Lo mismo que Fausto vendió su alma a Mefistófeles, Ayuso ha vendido la suya a Miguel Ángel Rodríguez, que como diablo es perfecto porque no ambiciona nada, ni siquiera el poder: ya lo ha tenido y sabe lo que es. El hombre que susurra en el oído de la presidenta, el que le dice lo de “todo esto te daré si, postrándote ante mí, me haces caso”, es un enredador estrictamente deportivo: hace lo que hace porque le gusta, disfruta manejando a los que se creen poderosos pero no saben pensar. Y él sí sabe.
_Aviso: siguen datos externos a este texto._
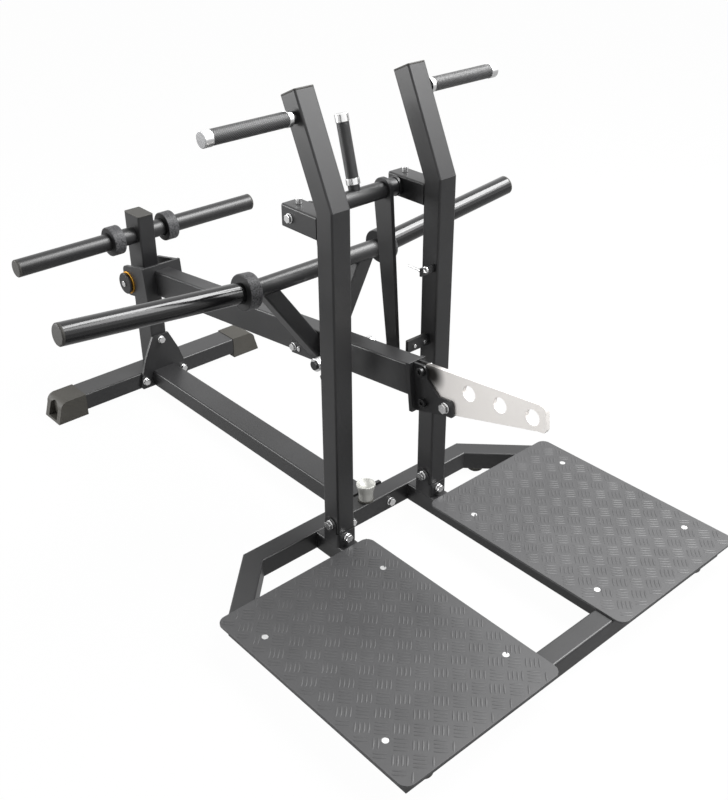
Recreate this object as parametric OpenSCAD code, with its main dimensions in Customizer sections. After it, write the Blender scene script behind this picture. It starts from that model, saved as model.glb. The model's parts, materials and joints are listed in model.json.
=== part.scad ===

Rodríguez es de esas personas para las que lo importante es el juego mucho más que el resultado del juego; el camino, mejor cuanto más intrincado, mucho más que la llegada. Busca la victoria, o una ilimitada sucesión de pequeñas victorias, pero no le importa mucho la paz, que es tan aburrida. Rodríguez es quien, llegado el momento (si es que no ha llegado aún), murmurará en el oído de su alumna predilecta que es perfectamente válido pactar con la extrema derecha neofranquista (los almorávides de Vox) no tanto para conservar el poder como para vencer a los enemigos. La derecha está dividida, pero la izquierda lo está más. Así pues, lo que queda es un combate de egos. De egos revueltos.

Y nosotros aquí, embobados, mirando el artificio. Embobados pero también más hartos cada día que pasa. Hartos de que los terribles problemas que nos ahogan (la muerte de casi cien mil compatriotas, la salud, la miseria que crece, la terrible incertidumbre sobre qué va a ser de nosotros y de la generación que ahora está estudiando) queden velados… no por la política, que eso sería justo y perfecto, sino por el politiqueo zángano y banal a que se han entregado aquellos a quienes un día elegimos para que mejorasen nuestra vida. Y lo que están mejorando, ego va y ego viene, es la suya.

Mientras, los almorávides están ya ahí, a un tiro de piedra, acariciando la hoja de la cimitarra. Y esperan. Y sonríen.